-- BEGIN --

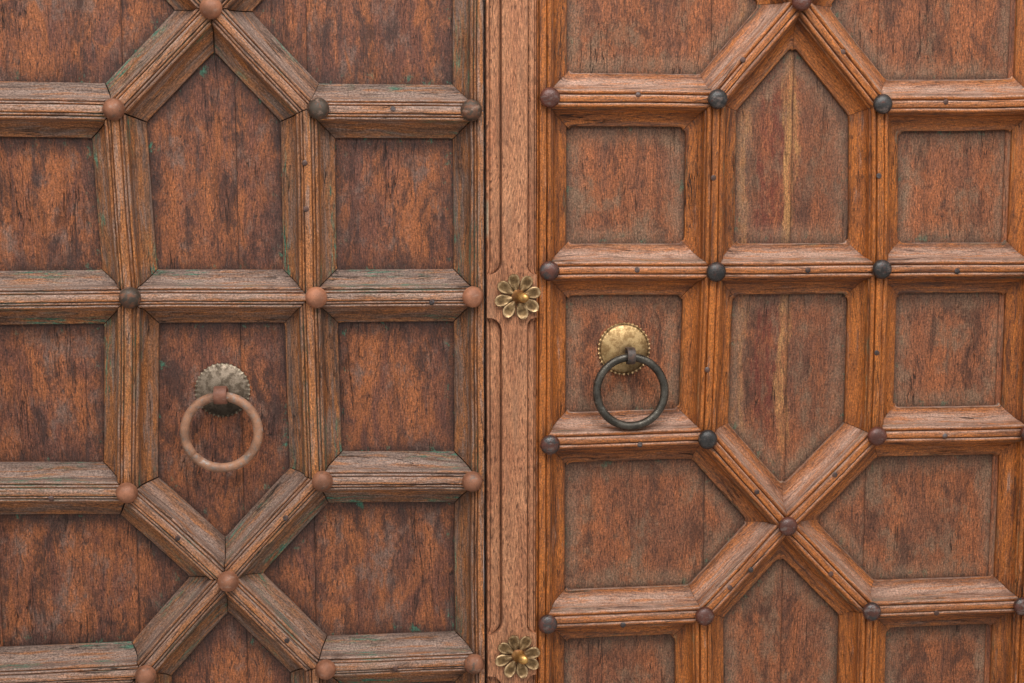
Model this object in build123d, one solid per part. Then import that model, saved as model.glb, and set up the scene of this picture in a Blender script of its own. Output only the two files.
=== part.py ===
from build123d import *
import math
import os

# A double temple door of planks and moulded battens in its timber frame, without the wall, in millimetres.
# X runs across the doorway, Y points indoors and Z up. The origin is the middle of the threshold's
# underside, in the plane of the planks' outer faces.

# Leaf lay-out: bays run from the meeting edge to the hanging edge, and tiers from the bottom rail up
left_bays = [278, 290, 278]
right_bays = [287, 287, 283]
left_tiers = [300, 300, 310, 307, 300, 310, 300, 300]
right_upper_tiers = [307, 284, 280, 307, 290, 292]
cross_tiers = [2, 5]
cross_bay = 1
middle_row = 4
ring_tier = 3
left_edge_band = 4
right_edge_band = 10
rail_band = 6
left_middle_seam = 115
right_middle_seam = 142

# Junctions that sit off the grid, as column and row with their shift along X and Z
left_drift = {(1, 3): (5, 6), (2, 5): (-8, -3), (2, 4): (5, 2), (2, 3): (-6, -6), (2, 2): (8, 2)}
right_drift = {(1, 3): (-6, 4), (1, 2): (-8, 2), (2, 5): (-7, -6), (1.5, 2.5): (-9, 1), (1.5, 5.5): (-6, 6)}

# Studs driven in beside their junctions, as column and row with their shift along X and Z
left_stray = {(1, 5): (19, 1), (1, 4): (11, 0), (1, 3): (11, 0), (1, 2): (17, -2), (0, 4): (2, -1)}
left_stray |= {(1.5, 2.5): (6, -2), (2, 2): (7, -3), (0, 2): (2, -2), (2, 4): (3, 0)}
right_stray = {(0, 3): (2, -4), (1, 3): (-2, -4), (1, 4): (2, -3), (0, 2): (-1, -3)}

# Timber of the leaves
plank_thickness = 35
plank_gap = 0.6
stile_thickness = 45
stile_width = 100
ledge_depth = 40
ledge_height = 60
ledge_end_inset = 8
meeting_gap = 5

# Moulding of the battens
batten_half_width = 43
batten_depth = 38
foot_height = 5
cove_inner = 18
cove_top = 27
cove_facets = 2
bead_half_width = 15
bead_height = 34
crown_half_width = 7
flat_steps = 6

# Studs
stud_radius = 18
stud_height = 17
stud_sides = 8
stud_from_edge = 20
stud_sections = [(0, 1.0), (0.5, 0.86), (1.0, 0.46)]

# Meeting strip and its flowers
strip_width = 82
strip_depth = 44
strip_left_recess = 24
strip_right_recess = 15
strip_recess_depth = 10
strip_block_length = 70
shoulder_sides = 12
flower_pitch = 605
flower_end_margin = 62
flower_from_edge = 50
flower_radius = 39
flower_thickness = 5
flower_boss_radius = 12
flower_boss_height = 26
flower_boss_sections = [(0, 1.3), (0.7, 1.0), (1.0, 0.5)]
flower_petals = 8
petal_root = 10
petal_root_half_width = 4
petal_widest_share = 0.6
petal_half_width = 9.5
petal_tip_half_width = 4
petal_tilt = 14
flower_shank_size = 8
flower_shank_length = 24
flower_shank_clearance = 0.5

# Rings, their staples and their plates
left_ring_radius = 59
left_wire_radius = 7.5
left_strap_width = 21
left_ring_out = 30
left_plate_rise = 0
left_eye_drop = 4
left_eye_shift = 0
right_ring_radius = 57.5
right_wire_radius = 7
right_strap_width = 14
right_ring_out = 28
right_plate_rise = 8
right_eye_drop = 9
right_eye_shift = 6
ring_segments = 28
wire_sides = 8
strap_thickness = 4.5
eye_play = 3
eye_sides = 16
seat_clearance = 0.3
clench_length = 38
plate_radius = 46
plate_scallops = 36
plate_scallop_depth = 2.5
plate_rim_thickness = 3
plate_dome_radius = 39
plate_dome_height = 13
plate_dome_sides = 16
plate_dome_sections = [(0, 1.0), (0.65, 0.78), (1.0, 0.42)]
slot_clearance = 0.5

# Frame
jamb_back_width = 72
frame_front = 80
frame_back = 95
lip_cover = 34
lip_play = 4
lip_gap = 3
rebate_play = 4.5
foot_cover = 26
step_height = 85
leaf_clearance = 6
lintel_height = 110
tenon_width = 36
tenon_front = 50
tenon_back = 20
tenon_length = 60
tenon_clearance = 0.3
peg_radius = 9
peg_sides = 8
peg_depth = 26
peg_clearance = 0.2
peg_stub = 3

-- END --

> _Work to be completed_
Pick out the lines containing the word "that" and show them.

> _The result_
Model this object in build123d, one solid per part. Then import that model, saved as model.glb, and set up the scene of this picture in a Blender script of its own. Output only the two files.
# Junctions that sit off the grid, as column and row with their shift along X and Z